What you need to do: Search the material below for the string "joints" and extract each line that has it.

## Start

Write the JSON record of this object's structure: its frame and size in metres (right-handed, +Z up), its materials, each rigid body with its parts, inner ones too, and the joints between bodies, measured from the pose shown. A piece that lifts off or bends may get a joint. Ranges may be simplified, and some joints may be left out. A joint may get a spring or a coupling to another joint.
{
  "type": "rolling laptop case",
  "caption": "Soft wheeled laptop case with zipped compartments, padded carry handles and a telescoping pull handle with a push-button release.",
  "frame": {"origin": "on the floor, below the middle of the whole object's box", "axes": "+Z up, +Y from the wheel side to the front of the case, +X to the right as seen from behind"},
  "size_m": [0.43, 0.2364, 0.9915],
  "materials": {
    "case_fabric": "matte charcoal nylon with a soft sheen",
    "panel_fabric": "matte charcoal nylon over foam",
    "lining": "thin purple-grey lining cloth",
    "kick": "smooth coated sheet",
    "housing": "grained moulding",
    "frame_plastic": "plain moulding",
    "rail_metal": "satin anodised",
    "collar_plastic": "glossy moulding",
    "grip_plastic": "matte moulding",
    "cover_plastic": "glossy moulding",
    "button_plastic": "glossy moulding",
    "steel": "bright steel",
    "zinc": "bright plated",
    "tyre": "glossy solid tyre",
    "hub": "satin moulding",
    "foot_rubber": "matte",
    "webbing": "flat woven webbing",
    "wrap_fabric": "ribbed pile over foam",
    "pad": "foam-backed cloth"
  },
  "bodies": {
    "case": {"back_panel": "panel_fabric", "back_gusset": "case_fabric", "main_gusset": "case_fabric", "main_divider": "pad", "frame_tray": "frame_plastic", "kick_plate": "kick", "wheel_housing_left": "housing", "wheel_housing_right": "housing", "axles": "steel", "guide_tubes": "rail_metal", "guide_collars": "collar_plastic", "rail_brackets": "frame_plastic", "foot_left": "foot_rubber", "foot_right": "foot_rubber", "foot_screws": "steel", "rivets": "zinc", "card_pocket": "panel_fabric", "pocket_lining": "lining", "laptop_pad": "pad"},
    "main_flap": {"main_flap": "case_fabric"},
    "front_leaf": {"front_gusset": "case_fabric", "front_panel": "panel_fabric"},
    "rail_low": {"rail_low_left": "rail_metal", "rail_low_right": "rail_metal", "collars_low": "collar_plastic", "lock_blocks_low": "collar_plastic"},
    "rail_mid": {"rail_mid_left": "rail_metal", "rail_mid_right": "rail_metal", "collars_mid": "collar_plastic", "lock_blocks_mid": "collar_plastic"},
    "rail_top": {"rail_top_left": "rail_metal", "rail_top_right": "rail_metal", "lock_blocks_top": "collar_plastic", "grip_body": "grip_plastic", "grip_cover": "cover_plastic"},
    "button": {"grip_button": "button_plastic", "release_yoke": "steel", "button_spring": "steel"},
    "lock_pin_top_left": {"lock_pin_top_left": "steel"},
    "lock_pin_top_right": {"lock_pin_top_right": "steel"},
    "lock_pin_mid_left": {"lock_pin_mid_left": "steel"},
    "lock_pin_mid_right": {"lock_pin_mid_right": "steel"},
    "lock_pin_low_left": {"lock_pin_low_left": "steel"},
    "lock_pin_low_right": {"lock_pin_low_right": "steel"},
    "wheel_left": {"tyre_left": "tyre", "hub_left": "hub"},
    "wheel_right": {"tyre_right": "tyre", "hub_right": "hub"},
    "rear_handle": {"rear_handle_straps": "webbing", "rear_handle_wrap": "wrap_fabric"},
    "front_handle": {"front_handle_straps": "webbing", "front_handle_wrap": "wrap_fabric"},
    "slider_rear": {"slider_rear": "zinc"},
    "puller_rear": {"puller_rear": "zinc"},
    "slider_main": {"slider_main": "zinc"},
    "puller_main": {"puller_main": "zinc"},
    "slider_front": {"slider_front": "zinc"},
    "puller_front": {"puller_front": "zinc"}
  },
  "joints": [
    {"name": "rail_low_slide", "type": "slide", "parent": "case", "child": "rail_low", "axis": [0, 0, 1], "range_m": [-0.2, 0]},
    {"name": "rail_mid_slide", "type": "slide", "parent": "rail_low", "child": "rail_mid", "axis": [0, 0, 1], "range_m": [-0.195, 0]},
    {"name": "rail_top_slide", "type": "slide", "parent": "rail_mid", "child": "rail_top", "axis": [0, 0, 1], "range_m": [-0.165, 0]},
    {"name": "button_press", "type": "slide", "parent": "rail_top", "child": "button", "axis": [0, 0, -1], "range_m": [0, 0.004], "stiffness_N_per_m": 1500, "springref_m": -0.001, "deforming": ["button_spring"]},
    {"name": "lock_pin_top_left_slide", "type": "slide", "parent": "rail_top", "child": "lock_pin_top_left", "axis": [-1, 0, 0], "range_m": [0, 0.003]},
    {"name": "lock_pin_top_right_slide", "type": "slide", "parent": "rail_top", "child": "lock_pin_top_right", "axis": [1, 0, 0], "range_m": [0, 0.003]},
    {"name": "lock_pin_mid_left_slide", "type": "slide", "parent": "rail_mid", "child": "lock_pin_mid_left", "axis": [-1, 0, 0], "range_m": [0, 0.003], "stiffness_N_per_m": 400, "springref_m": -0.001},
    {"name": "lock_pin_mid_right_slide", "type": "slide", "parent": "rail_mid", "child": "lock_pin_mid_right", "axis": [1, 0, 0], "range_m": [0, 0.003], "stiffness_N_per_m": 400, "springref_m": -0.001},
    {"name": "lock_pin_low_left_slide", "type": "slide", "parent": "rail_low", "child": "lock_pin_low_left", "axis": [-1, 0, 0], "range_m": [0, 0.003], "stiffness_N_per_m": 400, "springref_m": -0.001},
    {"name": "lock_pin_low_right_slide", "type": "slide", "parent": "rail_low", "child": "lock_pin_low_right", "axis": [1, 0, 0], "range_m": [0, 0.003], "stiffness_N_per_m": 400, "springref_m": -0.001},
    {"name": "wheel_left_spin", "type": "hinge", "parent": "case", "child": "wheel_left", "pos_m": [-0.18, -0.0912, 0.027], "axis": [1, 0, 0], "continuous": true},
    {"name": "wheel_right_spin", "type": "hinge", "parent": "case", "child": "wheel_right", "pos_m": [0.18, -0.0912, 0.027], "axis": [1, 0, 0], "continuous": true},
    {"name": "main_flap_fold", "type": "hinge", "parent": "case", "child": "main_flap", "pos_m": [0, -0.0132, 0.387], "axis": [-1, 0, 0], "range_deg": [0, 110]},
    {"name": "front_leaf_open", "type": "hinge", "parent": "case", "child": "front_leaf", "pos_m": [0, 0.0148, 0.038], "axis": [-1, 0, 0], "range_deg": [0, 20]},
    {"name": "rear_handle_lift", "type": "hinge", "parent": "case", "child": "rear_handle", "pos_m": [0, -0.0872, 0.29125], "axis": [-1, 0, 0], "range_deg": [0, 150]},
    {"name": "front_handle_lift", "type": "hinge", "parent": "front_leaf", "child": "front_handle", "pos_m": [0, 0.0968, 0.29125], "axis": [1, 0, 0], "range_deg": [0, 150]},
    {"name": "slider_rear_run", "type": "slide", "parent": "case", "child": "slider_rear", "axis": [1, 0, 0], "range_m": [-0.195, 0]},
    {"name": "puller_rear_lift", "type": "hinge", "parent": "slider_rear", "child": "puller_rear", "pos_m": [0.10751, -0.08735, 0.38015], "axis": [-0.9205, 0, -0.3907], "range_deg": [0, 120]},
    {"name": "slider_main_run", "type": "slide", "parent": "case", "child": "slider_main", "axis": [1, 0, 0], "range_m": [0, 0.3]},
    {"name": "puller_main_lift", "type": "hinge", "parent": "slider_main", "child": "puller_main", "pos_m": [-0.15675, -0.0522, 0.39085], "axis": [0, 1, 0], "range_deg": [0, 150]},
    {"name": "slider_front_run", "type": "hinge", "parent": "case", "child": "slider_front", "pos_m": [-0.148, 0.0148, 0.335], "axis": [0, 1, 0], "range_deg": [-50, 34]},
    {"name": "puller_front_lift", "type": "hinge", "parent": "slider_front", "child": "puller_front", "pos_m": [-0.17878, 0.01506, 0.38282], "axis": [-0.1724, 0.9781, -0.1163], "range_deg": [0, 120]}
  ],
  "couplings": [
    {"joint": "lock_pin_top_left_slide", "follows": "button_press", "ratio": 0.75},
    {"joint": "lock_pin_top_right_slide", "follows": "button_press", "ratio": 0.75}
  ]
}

## End

Written response:
Write the JSON record of this object's structure: its frame and size in metres (right-handed, +Z up), its materials, each rigid body with its parts, inner ones too, and the joints between bodies, measured from the pose shown. A piece that lifts off or bends may get a joint. Ranges may be simplified, and some joints may be left out. A joint may get a spring or a coupling to another joint.
  "joints": [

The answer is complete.